Now, this rumination wasn't meant to turn into anything political, I was merely giving a recounting (of a very general sort) of what my Christmas day has held. There are no presents, excluding the trip to Ronda itself, there are no people (except the visit from Fleur), and for dinner, I shall be eating at a restaurant. At least that will be crowded probably, according to Fleur, that makes me happy. I like the sound of people, even if I'm not amongst them. It is a skill I've had to cultivate my whole life. Rarely am I in the crowd, usually outside of it, and so I learned quickly to appreciate the intricacies of looking in the window rather than being in the house so to speak.

Yesterday, Lidia again was one of the most kind people, she took me to her family's for a Christmas Eve lunch in San Pedro where I took the bus to Ronda in the evening. Her mother is lovely, and very welcoming, so is her father. I can see where Lidia gets much of her sweetness, she's had a wonderful home to grow up in, and to learn how to be herself and stand on her own two feet. Also met her two younger brothers, my, my, my is all I hafta say. Some serious eye-candy. Unfortunately I don't know much about their personalities, but I imagine with some age and experience they may become wonderful men. But that is to be seen. Being good looking can be a hindrance to personal skills and empathy for others sometimes.

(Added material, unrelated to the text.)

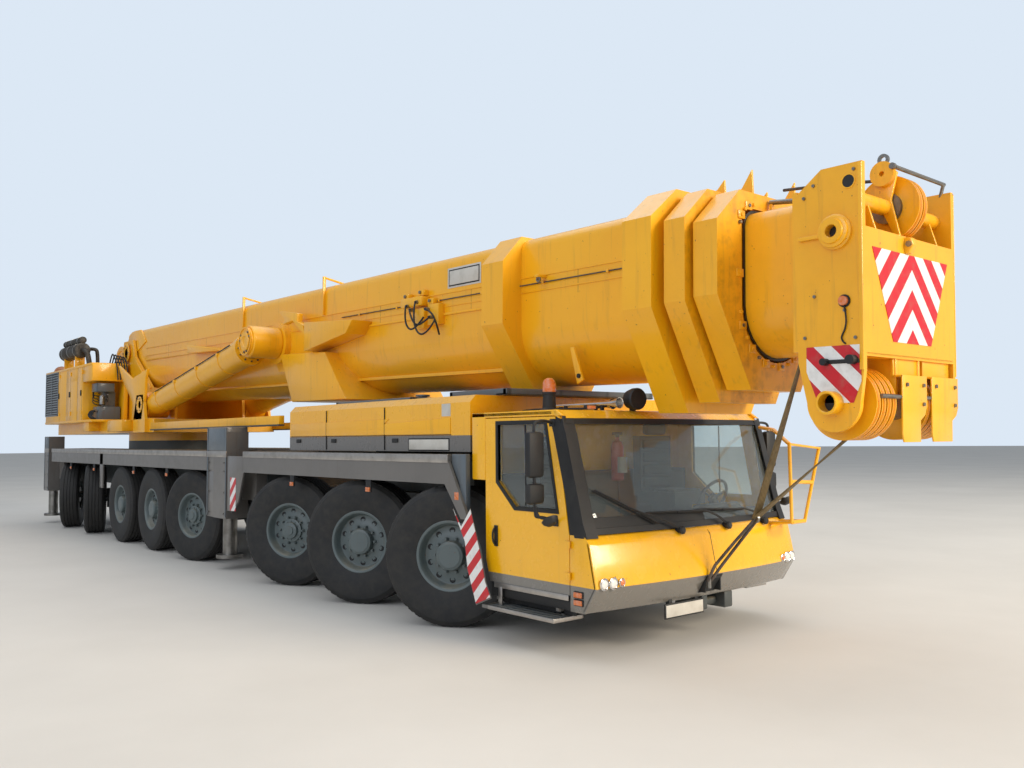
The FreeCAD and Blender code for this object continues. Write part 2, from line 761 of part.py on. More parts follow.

So, so far? My Christmas is better than I expected it to be, but at the same time, it sorta sucks to be alone for yet another Christmas. That is not to say I would trade a single moment of the time here in Spain for all the company in the world. Unless it was with a nude Rain in a big fluffy bed snuggling. Or having a bushel of ninos of my own, a honey to help me with them, and a big assed mug of chai. But I have a few more years to get to that point.

For now I find satisfaction in gazing out over the mountains, shrouded in fog, knowing that I have to write some more, but feeling slightly stuck. Oh well, that's life. Oh, and wishing I had some milk for my coffee. Later I may trek out and see if any of the stores are open (probably none of them, but maybe one) to buy a little milk for coffee for later.